Depending on the question of the project, two different types of reads can be generated during sequencing. The first variant is to generate reads that are as long as possible, whereby the individual DNA fragments are only read once (CLR - Continuous Long Reads). This method is particularly suitable for detecting structural variants. The error rate is ~ 15 %. One Sequel SMRT Cell (8M) in combination with the CLR workflow should generate a minimum of 100 Gb of CLR output data.
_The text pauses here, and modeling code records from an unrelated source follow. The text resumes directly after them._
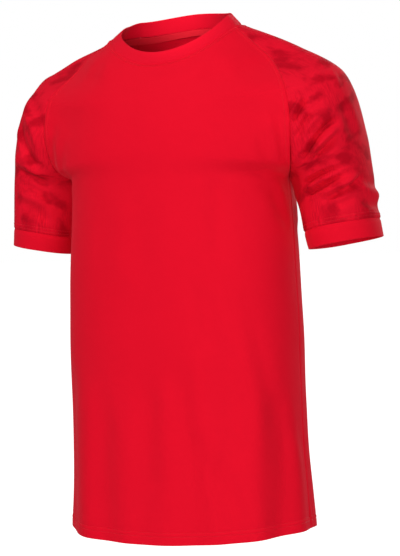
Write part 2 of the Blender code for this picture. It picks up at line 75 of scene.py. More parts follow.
# %% Camera
CAMERA_ANGLE = 25.0          # degrees round to the wearer's left
CAMERA_DISTANCE = 3.0
CAMERA_HEIGHT = -0.27
CAMERA_AIM = Vector((0, 0, -0.36))
CAMERA_ROLL = 1.55           # degrees
CAMERA_LENS = 136.4          # millimetres
CAMERA_SHIFT = (0.0254, 0.0086)
CAMERA_SEES = 200            # metres


def place_camera():
    angle = np.radians(CAMERA_ANGLE)
    place = Vector((np.sin(angle) * CAMERA_DISTANCE, -np.cos(angle) * CAMERA_DISTANCE, CAMERA_HEIGHT))
    forward = (CAMERA_AIM - place).normalized()
    right = forward.cross(Vector((0, 0, 1))).normalized()
    up = right.cross(forward)
    turned = Matrix.Rotation(np.radians(CAMERA_ROLL), 3, forward)
    axes = Matrix((turned @ right, turned @ up, -forward)).transposed()
    bpy.ops.object.camera_add()
    camera = bpy.context.object
    camera.name = "camera"
    camera.matrix_world = Matrix.Translation(place) @ axes.to_4x4()
    camera.data.lens = CAMERA_LENS
    camera.data.shift_x, camera.data.shift_y = CAMERA_SHIFT
    camera.data.clip_end = CAMERA_SEES
    bpy.context.scene.camera = camera
    return camera


print("camera at", [round(x, 3) for x in place_camera().location])

# %% [markdown]
# ## Light and floor
#
# A catalogue picture has a white surround and soft light. A white world gives the even part. A small
# lamp high in front rakes down over the cloth and brings out its creases, and wide ones, low in front
# and on the right, open the shadows. One stands above the neck, one lights the back, and a narrow one
# shines over the front of the collar on the inside of the neck. The floor is where a wearer's feet
# would be, far below the hem, so no shadow of the shirt shows.

# %% Light and floor
FLOOR_HEIGHT = -1.45
FLOOR_RADIUS = 60.0
FLOOR_SIDES = 96
FLOOR_GREY = 0.6             # what it throws back; the camera sees white
WORLD_STRENGTH = 0.30        # what lights the shirt; the camera sees full white
LAMPS = {                    # name: place, size, power in watts
    "key_lamp": ((-0.9, -2.7, 2.5), 0.40, 60),
    "front_lamp": ((1.2, -3.1, -0.5), 1.2, 32),
    "fill_lamp": ((2.9, -2.3, -0.1), 1.8, 33),
    "top_lamp": ((0.2, -1.3, 2.6), 0.6, 12),
    "back_lamp": ((0.4, 3.4, 1.0), 2.0, 60),
}
LAMP_AIM = Vector((0, 0, -0.30))
NECK_LAMP = (0.50, -2.5, 0.50)
NECK_AIM = Vector((-0.005, 0.055, 0.003))
NECK_CONE = 3.8              # degrees
NECK_POWER = 140


def math_node(tree, operation, *values):
    node = tree.nodes.new("ShaderNodeMath")
    node.operation = operation
    for socket, value in zip(node.inputs, values):
        if isinstance(value, (int, float)):
            socket.default_value = value
        else:
            tree.links.new(value, socket)
    return node.outputs[0]


def add_lamp(name, kind, place, aim, power):
    bpy.ops.object.light_add(type=kind, location=place)
    lamp = bpy.context.object
    lamp.name = name
    lamp.rotation_euler = (aim - lamp.location).to_track_quat("-Z", "Y").to_euler()
    lamp.data.energy = power
    return lamp


def light_scene():
    world = bpy.data.worlds.new("white_surround")
    world.use_nodes = True
    background = world.node_tree.nodes["Background"]
    background.inputs["Color"].default_value = (1, 1, 1, 1)
    seen = world.node_tree.nodes.new("ShaderNodeLightPath").outputs["Is Camera Ray"]
    world.node_tree.links.new(math_node(world.node_tree, "MAXIMUM", seen, WORLD_STRENGTH),
                              background.inputs["Strength"])
    bpy.context.scene.world = world
    bpy.context.scene.view_settings.view_transform = "Standard"
    for name, (place, size, power) in LAMPS.items():
        add_lamp(name, "AREA", place, LAMP_AIM, power).data.size = size
    narrow = add_lamp("neck_lamp", "SPOT", NECK_LAMP, NECK_AIM, NECK_POWER).data
    narrow.spot_size, narrow.spot_blend = np.radians(NECK_CONE), 1.0


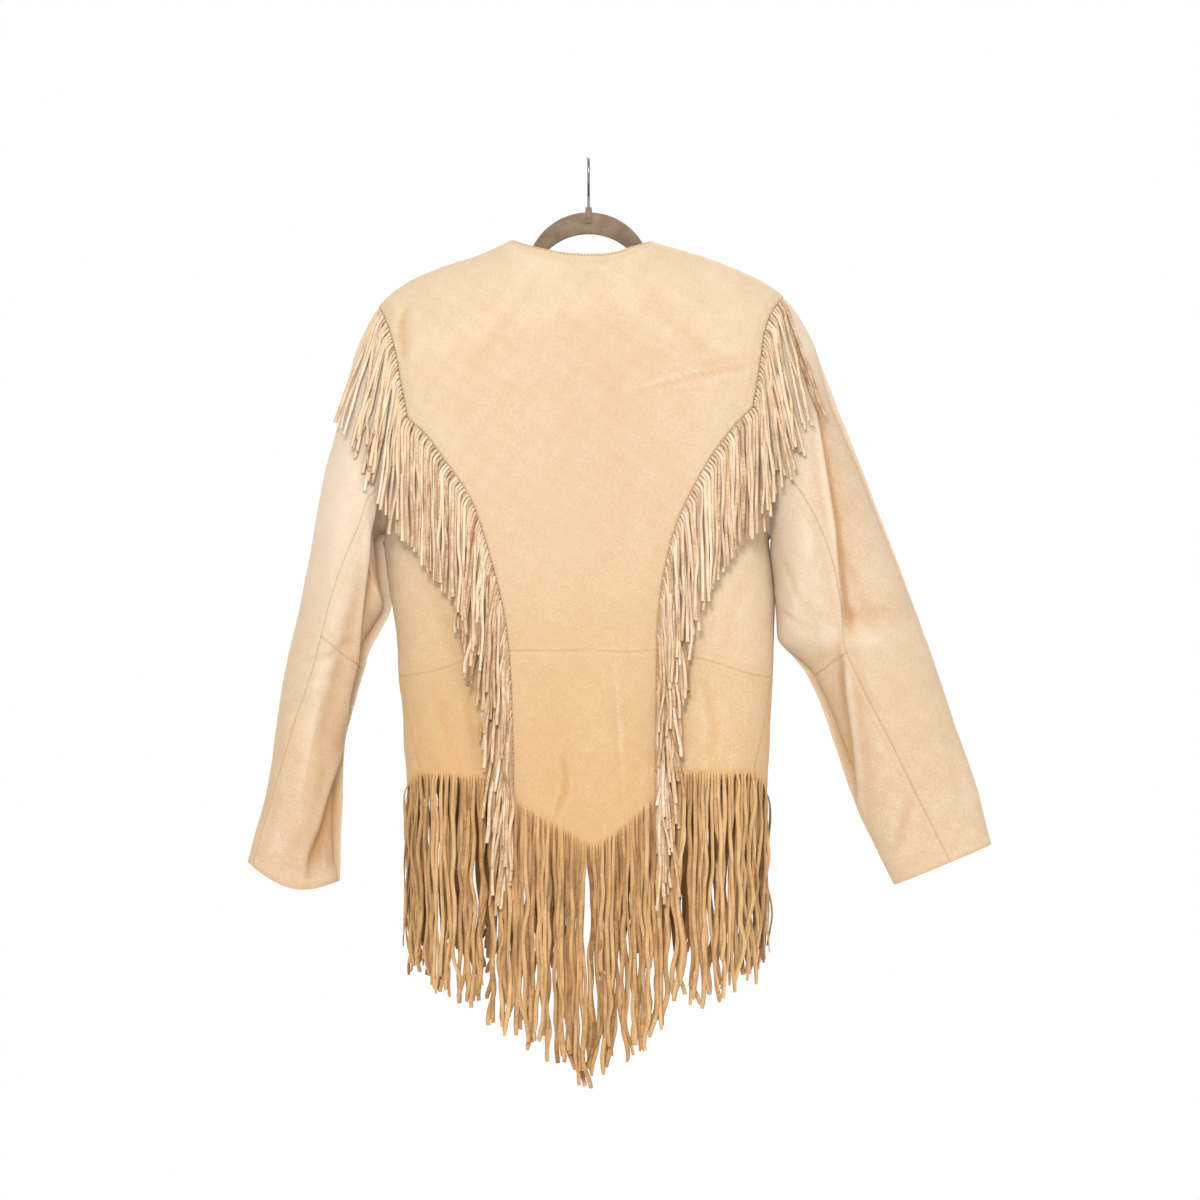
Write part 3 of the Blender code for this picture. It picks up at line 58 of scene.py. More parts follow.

The second option is to read individual DNA fragments with an average size of 15-20 kb several times. A highly accurate consensus sequence can then be formed from the individual subreads, so-called HiFi (high fidelity) or CCS (circular consensus sequence) reads. With this method, the eror rate is reduced to ~0.1 %. This method is particularly suitable for the detection of SNVs (Single Nucleotide Variants) or for de novo genome assemblies, for which no additional short read data is then required. One Sequel SMRT Cell (8M) in combination with the CCS workflow should enable a HiFi data output of approx. 15 Gb.
A Sequel SMRT Cell delivers approx. 15 Gb output. The Sequel II has an approximately 10 times higher output than the previous model. Due to this higher output it is now also possible to use HiFi reads for the detection of SNVs and InDels or to generate de novo genome assemblies from 15-20kb HiFi reads. The number of SMRT cells required - and thus a factor for calculating the sequencing costs - varies depending on the genome size of the sequenced organism and the desired coverage.
- Gap Filling: The PacBio Assembly is only used to bridge gaps or ambiguities in an already existing short-read scaffold genome
- Structural Variants (SV) Detection: Here, the de novo assembled PacBio genome is mapped against a known reference genome to detect large structural differences (e.g., insertions / deletions / inversions)
- Hybrid assembly: Here, long and short read data are combined in one assembly in order to minimize the errors of both approaches
- De novo assembly: A completely new, high-quality genome of the organism is created, ideally with one sequence per chromosome / plasmid
Small genomes (e.g. Bacteria) can be multiplexed. Samples with large genomes may have to be sequenced in parallel on several SMRT cells in order to obtain a sufficiently high coverage.